Goal: Using the data below, output the first line and every line after it up to and including the line containing "return [on_circle(x, y, radius, TAU", exactly as written and with nothing added.

-- start --

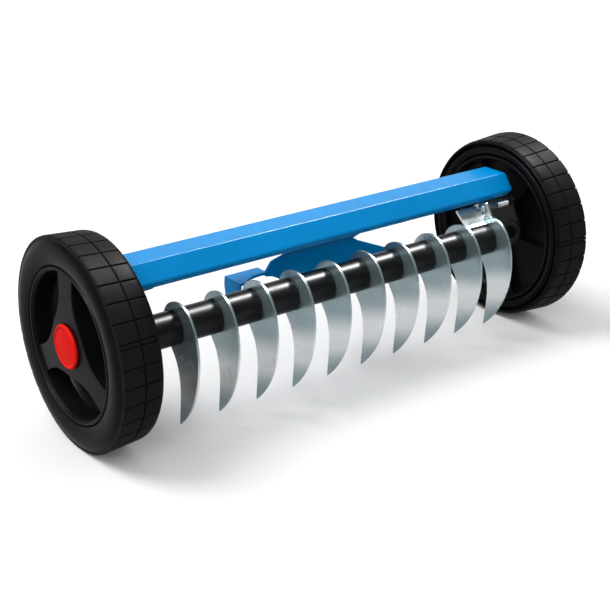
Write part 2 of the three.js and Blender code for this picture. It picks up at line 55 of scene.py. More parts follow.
# ------------------------------------------------------------------ outlines
def on_circle(x, y, radius, angle):
    return (x + radius * math.cos(angle), y + radius * math.sin(angle))


def circle(x, y, radius, count=48):
    return [on_circle(x, y, radius, TAU * k / count) for k in range(count)]


def hexagon(x, y, across_flats):
    corner = across_flats / math.sqrt(3)
    return [on_circle(x, y, corner, (k + 0.5) * math.pi / 3) for k in range(6)]


def fillet(points, radius, steps=4):
    """Rounds the corners of a closed outline. radius is one number or one for each corner."""
    out = []
    for i, point in enumerate(points):
        r = radius[i] if isinstance(radius, list) else radius
        corner = Vector(point)
        back = Vector(points[i - 1]) - corner
        ahead = Vector(points[(i + 1) % len(points)]) - corner
        short = min(back.length, ahead.length) < TINY
        opening = math.pi if short else back.angle(ahead)
        if r <= 0 or opening > NEARLY_STRAIGHT:
            out.append(tuple(corner))
            continue
        longest = LONGEST_CUT * min(back.length, ahead.length)
        reach = min(r / math.tan(opening / 2), longest)
        r = reach * math.tan(opening / 2)
        inward = (back.normalized() + ahead.normalized()).normalized()
        middle = corner + inward * (r / math.sin(opening / 2))
        start = corner + back.normalized() * reach - middle
        end = corner + ahead.normalized() * reach - middle
        first = math.atan2(start.y, start.x)
        turn = (math.atan2(end.y, end.x) - first + math.pi) % TAU - math.pi
        out += [on_circle(middle.x, middle.y, r, first + turn * k / steps)
                for k in range(steps + 1)]
    return out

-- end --

Task solution:
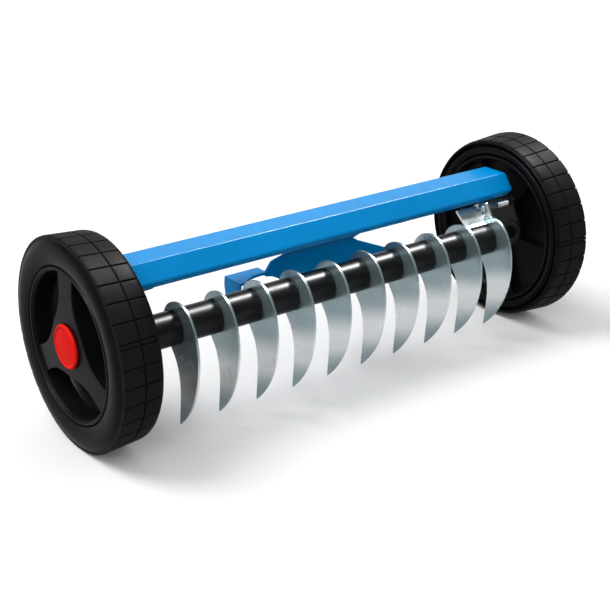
Write part 2 of the three.js and Blender code for this picture. It picks up at line 55 of scene.py. More parts follow.
# ------------------------------------------------------------------ outlines
def on_circle(x, y, radius, angle):
    return (x + radius * math.cos(angle), y + radius * math.sin(angle))


def circle(x, y, radius, count=48):
    return [on_circle(x, y, radius, TAU * k / count) for k in range(count)]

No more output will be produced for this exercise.